Para Arabella Oliveira, professora de Inglês há 19 anos e professora da rede pública, o novo modelo de ensino médio é uma incógnita para os professores de maneira geral e está sendo uma péssima recepção entre os docentes. A reforma do ensino médio já vem sendo discutida pelo menos há 10 anos, mas, mesmo assim, a medida provisória é vista como um atropelo na linha dos acontecimentos e a professora diz que precisava de mais discussão entre os que gerem o país e os que realmente vão aplicar as mudanças. Matérias como Filosofia e Sociologia que serão excluídas como disciplinas após a metade do ensino médio causam comentários diversos e para Arabella, são disciplinas que fazem parte da formação de cidadãos pensantes e responsáveis.
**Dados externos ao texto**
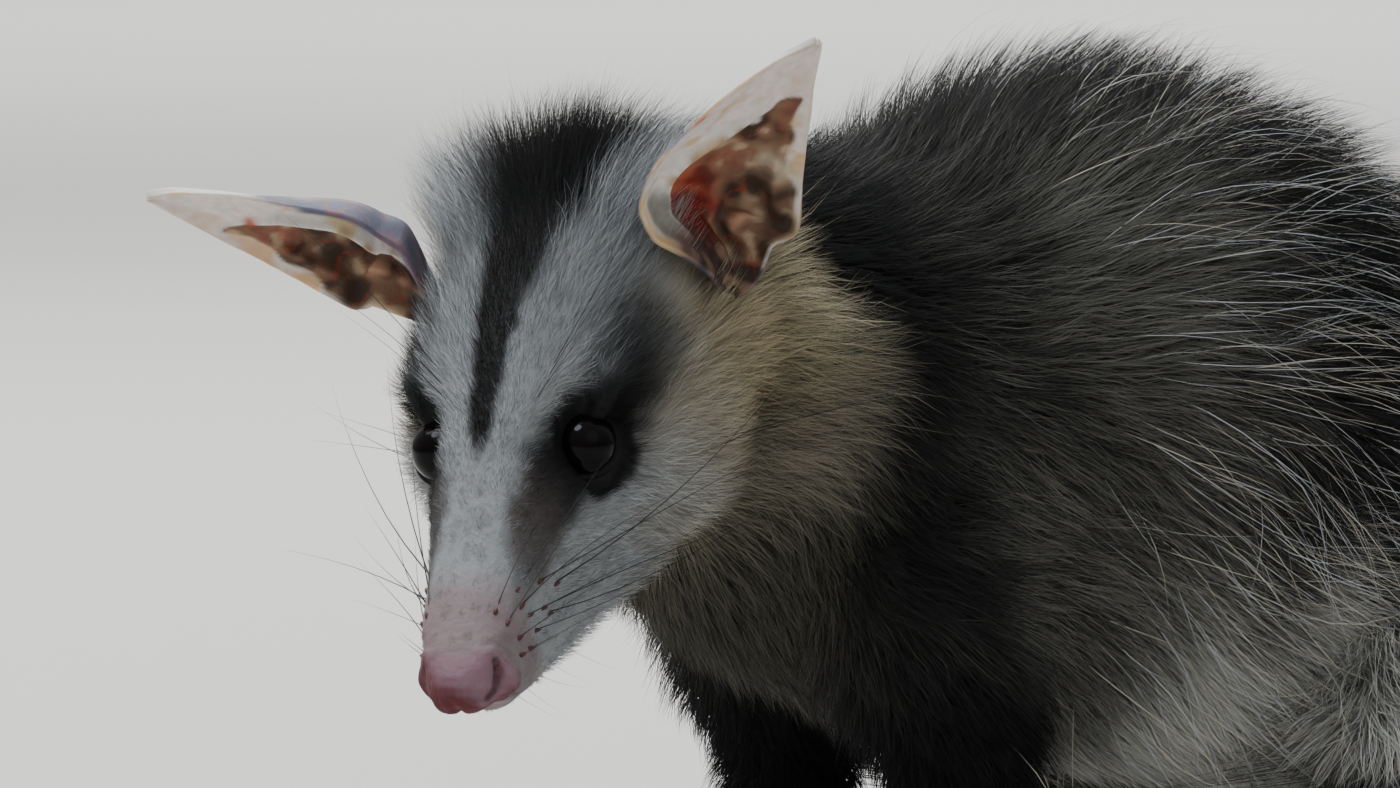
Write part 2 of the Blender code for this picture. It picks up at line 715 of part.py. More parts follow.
def build_limbs():
    """The twelve lengths of the limbs."""
    made = []
    for side in ("left", "right"):
        cuts = [(side_of(point, side, FRONT_STEP), side_of(way, side)) for point, way in (ELBOW, WRIST)]
        names = (f"upper_arm_{side}", f"forearm_{side}", "rest")
        arm = parted(limb("limb", FRONT_LEG, side, FRONT_STEP), names, cuts)
        remove(arm.pop())
        thigh = limb(f"thigh_{side}", THIGH, side, HIND_STEP)
        shank = limb("limb", SHANK, side, HIND_STEP)
        boolean(shank, grown(thigh, "socket"), "DIFFERENCE")
        shank.name = f"shank_{side}"
        made += arm + [thigh, shank]
        toes = [
            (angle, length, radius, (0.0, 2.2 * (2 - i), 0.0), True)
            for i, (angle, length, radius) in enumerate(TOES)
        ]
        root = (PALM[0][0] - 4.0, PALM[0][1], 0.0)
        pads = (PALM, ((-59.0, -28.3, 9.0), (7.5, 7.0, 8.6)))
        made.append(foot(f"forefoot_{side}", pads, toes, root, side, FRONT_STEP, WRIST, 420))
        toes = [
            (angle, length, radius, (0.0, 3.0 * (1.5 - i), 0.0), True)
            for i, (angle, length, radius) in enumerate(HIND_TOES)
        ]
        toes.append((-70.0, GREAT_TOE[1], GREAT_TOE[2], (12.0, 4.0, 0.0), False))
        root = (BALL[0][0] - 3.0, BALL[0][1], 0.0)
        heel = foot(f"hindfoot_{side}", (SOLE, BALL), toes, root, side, HIND_STEP, None, 440)
        boolean(shank, grown(heel, "socket"), "DIFFERENCE")
        made.append(heel)
    return made


class TrunkShell:
    """The surface of the neck and trunk at a share of its coat, by share of length and angle."""

    def __init__(self, share):
        points, sizes = trunk_rows(share, 8)
        self.frames = frames_along(points)
        self.sizes = sizes
        steps = [(Vector(b) - Vector(a)).length for a, b in zip(points, points[1:])]
        self.reach = np.concatenate([[0.0], np.cumsum(steps)])

    def at(self, distance, angle, off=0.0):
        """The point of the surface at a distance along the line, moved out by off."""
        spot = float(np.interp(distance, self.reach, np.arange(len(self.reach))))
        low = min(int(spot), len(self.frames) - 2)
        rest = spot - low
        point, _, side, up = (a.lerp(b, rest) for a, b in zip(self.frames[low], self.frames[low + 1]))
        size = [a + (b - a) * rest + off for a, b in zip(self.sizes[low], self.sizes[low + 1])]
        across, rise = egg(angle, *[max(part, 0.5) for part in size], 0.96)
        return point + side * across + up * rise

    def frame(self, distance, angle):
        """The point, its outward normal and the way back along the trunk."""
        here = self.at(distance, angle)
        back = (self.at(distance + 3.0, angle) - self.at(distance - 3.0, angle)).normalized()
        round_way = (self.at(distance, angle + 0.06) - self.at(distance, angle - 0.06)).normalized()
        normal = back.cross(round_way).normalized()
        middle = self.at(distance, angle, -10.0)
        if normal.dot(here - middle) < 0:
            normal.negate()
        return here, normal, back


def lock_form(place, normal, lie, lift, sizes, sway):
    """One flat tapered lock, rooted under the surface and bending along it."""
    length, half, thick, root = sizes
    side = lie.cross(normal).normalized()
    rings = []
    line = []
    for share, _, _ in (*LOCK_SHAPE, (1.0, 0.0, 0.0)):
        rise = -root + (root + lift) * (1.0 - (1.0 - share) ** 1.7)
        line.append(place + lie * length * share + normal * rise + side * sway * share * share)
    for i, (_, wide, deep) in enumerate(LOCK_SHAPE):
        ahead = (line[i + 1] - line[max(i - 1, 0)]).normalized()
        across = (side - ahead * side.dot(ahead)).normalized()
        up = across.cross(ahead)
        middle = line[i]
        rings.append(
            [
                middle + across * half * wide,
                middle + up * thick * deep,
                middle - across * half * wide,
                middle - up * thick * deep,
            ]
        )
    shape = bmesh.new()
    loops = [[shape.verts.new(p) for p in ring] for ring in rings]
    tip = shape.verts.new(line[-1])
    for first, second in zip(loops, loops[1:]):
        for i in range(4):
            j = (i + 1) % 4
            shape.faces.new((first[i], first[j], second[j], second[i]))
    for i in range(4):
        shape.faces.new((loops[-1][i], loops[-1][(i + 1) % 4], tip))
    shape.faces.new(list(reversed(loops[0])))
    bmesh.ops.recalc_face_normals(shape, faces=shape.faces)
    return to_object("lock", shape)


def coat_locks(shell, depth_of):
    """The locks over the neck and trunk, in rows that overlap along the lie of the coat."""
    chance = random.Random(41)
    made = []
    whole = shell.reach[-1]
    for row in range(LOCK_ROWS):
        share = LOCK_FROM + (LOCK_TO - LOCK_FROM) * row / (LOCK_ROWS - 1)
        for k in range(LOCKS_AROUND):
            angle = 2 * math.pi * (k + 0.5 * (row % 2) + chance.uniform(-0.16, 0.16)) / LOCKS_AROUND
            distance = whole * share + chance.uniform(-4.0, 4.0)
            place, normal, back = shell.frame(distance, angle)
            if place.z < 40.0 and normal.z < -0.3:
                continue
            down = Vector((0, 0, -1)) - normal * -normal.z
            lie = (back + down * 0.55 * max(0.0, 1.0 - abs(normal.z)) + normal.cross(back) * chance.uniform(-0.2, 0.2))
            lie = (lie - normal * lie.dot(normal)).normalized()
            length, half, thick, root = LOCK_SIZE
            scale = chance.uniform(0.88, 1.08) * (0.72 + 0.28 * math.sin(math.pi * min(1.0, share * 1.5)))
            lift = depth_of(share, angle) * (1.0 - CORE_SHARE) * chance.uniform(0.85, 1.05)
            sizes = (length * scale, half * scale, thick, root)
            made.append(lock_form(place, normal, lie, lift, sizes, chance.uniform(-4.0, 4.0)))
    return made


def fused(thing, forms):
    """Join many overlapping forms to an object in one go."""
    group = bpy.data.collections.new("locks")
    bpy.context.scene.collection.children.link(group)
    for form in forms:
        bpy.context.scene.collection.objects.unlink(form)
        group.objects.link(form)
    change = thing.modifiers.new("change", "BOOLEAN")
    change.operation = "UNION"
    change.operand_type = "COLLECTION"
    change.collection = group
    change.solver = "MANIFOLD"
    apply(thing)
    for form in list(group.objects):
        remove(form)
    bpy.data.collections.remove(group)
    return thing


def skirt_region(shell, gap):
    """The solid around the neck, whose rear face is the skirt."""
    start = shell.reach[-1] * SKIRT_PLACE
    rings = [[shell.at(0.5, a, 75.0) for a in ANGLES], [shell.at(start * 0.6, a, 60.0) for a in ANGLES]]
    for back, height in SKIRT:
        shift = gap * (2.5 if back > 30.0 else 1.0)
        rings.append([shell.at(start + back - shift, a, height + gap) for a in ANGLES])
    return to_object("skirt", loft(rings))


ANGLES = [2 * math.pi * i / 26 for i in range(26)]


def build_trunk(head, ears, limbs, tail):
    """Neck and torso, with their locks and with sockets for the parts let into them."""
    points, sizes = trunk_rows(CORE_SHARE, 1)
    core = tube("core", points, sizes, 22, power=0.96)
    shell = TrunkShell(CORE_SHARE)
    rows = np.array(TRUNK)

    def depth_of(share, angle):
        deep = float(np.interp(share * (len(rows) - 1), np.arange(len(rows)), rows[:, 6]))
        return deep * (1.0 if math.sin(angle) > 0.2 else 0.8)

    trunk = fused(core, coat_locks(shell, depth_of))
    neck, torso = copy_of(trunk, "neck"), copy_of(trunk, "torso")
    remove(trunk)
    boolean(neck, skirt_region(shell, GAP * 0.65), "INTERSECT", "MANIFOLD")
    boolean(torso, skirt_region(shell, -GAP * 0.65), "DIFFERENCE", "MANIFOLD")
    largest(neck)
    largest(torso)
    place = head_matrix()
    for body in (neck, torso):
        cutters = [
            head_form("skull", SKULL, SKULL_WIDEST, GAP + 0.2),
            head_form("jaw", JAW, JAW_WIDEST, GAP + 0.2),
        ]
        for middle, size in PADS[2:]:
            for sign in (1, -1):
                spot = (middle[0], middle[1] * sign, middle[2])
                cutters.append(ball("pad", spot, [part + GAP + 0.2 for part in size], place))
        for cutter in cutters:
            boolean(body, cutter, "DIFFERENCE", "MANIFOLD")
    for part in ears:
        boolean(neck, grown(part, "socket"), "DIFFERENCE", "MANIFOLD")
    for part in limbs + tail:
        if part.name.startswith(("upper_arm", "forearm", "thigh", "shank", "hindfoot", "tail_base")):
            boolean(torso, grown(part, "socket"), "DIFFERENCE", "MANIFOLD")
        if part.name.startswith(("upper_arm", "forearm")):
            boolean(neck, grown(part, "socket"), "DIFFERENCE", "MANIFOLD")
    return [largest(neck), largest(torso)]


def material(name):
    """A material of the coat or skin."""
    colour, rough = COLOURS[name]
    made = bpy.data.materials.new(name)
    made.use_nodes = True
    shader = made.node_tree.nodes["Principled BSDF"]
    shader.inputs["Base Color"].default_value = colour
    shader.inputs["Roughness"].default_value = rough
    made.diffuse_color = colour
    return made


SKINS = {
    "head": "face_fur",
    "nose": "pink_skin",
    "eye": "wet_black",
    "ear": "ear_skin",
    "neck": "ruff_fur",
    "torso": "grey_fur",
    "upper": "black_fur",
    "forearm": "black_fur",
    "thigh": "black_fur",
    "shank": "black_fur",
    "forefoot": "foot_skin",
    "hindfoot": "foot_skin",
    "tail_base": "black_fur",
    "tail_middle": "tail_black",
    "tail_tip": "tail_pale",
}


def main():
    """Build every node."""
    for thing in list(bpy.data.objects):
        bpy.data.objects.remove(thing)
    head = build_head()
    ears = build_ears(head[0])
    limbs = build_limbs()
    tail = build_tail()
    nodes = head + ears + limbs + tail + build_trunk(head[0], ears, limbs, tail)
    shift = Matrix.Diagonal((MM, MM, MM, 1.0)) @ Matrix.Translation((-BOX_MIDDLE[0], -BOX_MIDDLE[1], 0.0))
    made = {}
    for node in nodes:
        key = next(key for key in SKINS if node.name.startswith(key))
        coat = SKINS[key]
        if coat not in made:
            made[coat] = material(coat)
        own = made[coat].copy()
        own.name = f"{node.name}_{coat}"
        node.data.materials.clear()
        node.data.materials.append(own)
        node.data.transform(shift)
        node.data.update()
    for base in made.values():
        bpy.data.materials.remove(base)


main()
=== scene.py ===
"""White-eared opossum, as a museum model: one skin, its coat of hair, ears, eyes and claws.

The tables give sections of the living form in millimetres, in the same terms as the solids.
Skin and coat are grown from them; markings are laid in the frame of the head and of the trunk.
"""

import logging
import math
from dataclasses import dataclass, field
from enum import Enum
from typing import Callable, Dict, List, Optional, Sequence, Tuple

import bmesh
import bpy
import numpy as np
from mathutils import Matrix, Vector

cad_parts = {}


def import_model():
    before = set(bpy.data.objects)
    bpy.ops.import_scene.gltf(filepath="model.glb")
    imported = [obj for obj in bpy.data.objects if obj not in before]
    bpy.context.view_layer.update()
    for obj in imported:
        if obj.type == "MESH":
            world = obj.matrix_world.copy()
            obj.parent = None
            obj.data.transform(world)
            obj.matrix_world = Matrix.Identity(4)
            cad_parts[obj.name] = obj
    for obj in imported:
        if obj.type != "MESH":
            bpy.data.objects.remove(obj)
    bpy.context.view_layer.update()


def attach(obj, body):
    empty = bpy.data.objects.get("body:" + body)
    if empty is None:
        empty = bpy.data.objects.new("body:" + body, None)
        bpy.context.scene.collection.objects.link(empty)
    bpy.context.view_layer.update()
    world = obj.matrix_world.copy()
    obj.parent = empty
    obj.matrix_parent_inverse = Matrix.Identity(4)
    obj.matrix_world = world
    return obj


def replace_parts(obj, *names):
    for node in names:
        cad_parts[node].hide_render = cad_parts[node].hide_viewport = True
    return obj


LOG = logging.getLogger("opossum")
MM = 0.001
BOX_MIDDLE = np.array([95.87, 8.26, 0.0])
SEED = 7
SKIN_VOXEL = 1.9
ROOT_DEPTH = 0.4
FLOOR_GAP = 0.15
BLADE_UV = 0.0011
UV_LOW = np.array([-190.0, -95.0, -2.0])
UV_SPAN = 590.0
HEAD_ROUND, BODY_ROUND = 0.92, 0.97

Array = np.ndarray
Row = Tuple[float, ...]

HEAD_PLACE = (-110.0, -10.0, 147.0)
HEAD_YAW, HEAD_PITCH, HEAD_ROLL = 31.5, 35.5, 5.0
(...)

Como vamos aprender a cidadania se as disciplinas que estudam e assumem postura diante da política serão postas de lado?, questiona ela.

 A voz dos alunos

Parte fundamental nessa discussão e os principais afetados pela Lei Ordinária 13415/2017, é imprescindível ouvir a opinião dos estudantes a respeito desse assunto tão polêmico e controverso. Para as irmãs Victória Fonseca (15) e Caroline Fonseca (16), a primeira, estudante do 9º ano do ensino fundamental e a segunda, do 1º ano do ensino médio, relatam que o Colégio Estadual Dom. Luciano José Cabral Duarte, localizado no bairro São José tem realizado palestras e atividades sobre o Novo Ensino Médio para deixar os alunos a par do assunto. Vitória possui uma opinião mais favorável ao tema e acha que pode ser uma mudança positiva para o Brasil, já que os alunos vão ter liberdade de escolha nas disciplinas que estudarão. Já Caroline é contra esse futuro modelo de ensino médio porque não acha certo a exclusão de disciplinas e a obrigatoriedade de apenas três durante todo o ensino médio, e também porque não considera a escola com estrutura correta para essa mudança brusca. Yago Luan (17), aluno do 2º ano também no Colégio Estadual Dom. Luciano José Cabral Duarte, aponta que a estrutura da escola é um grande fator para que esse novo sistema não dê certo já que “não tem lugar pra passar o dia todo aqui, não tem lugar pra descansar durante o almoço e se não está dando lanche todo dia, imagine almoço”, conta ele.

A comparação entre o modelo atual e o futuro modelo de ensino médio é inevitável. Em 2016, 5.848.619 candidatos fizeram as provas nos dois dias de Exame Nacional do Ensino Médio (ENEM) de acordo com o modelo atual, segundo o Instituto Nacional de Estudos e Pesquisas Educacionais Anísio Teixeira (INEP), então uma análise de quem está à porta da universidade é pertinente. Eugênia Ribeiro (18) concluiu o ensino médio em 2016 e relata que a obrigatoriedade de todas as matérias proporciona uma visão mais ampla de todas as áreas e, portanto, facilita a escolha certa da profissão. Em sua opinião, “a falta de contato com as outras áreas pode acabar limitando a forma de pensar e prejudicando o aprendizado”.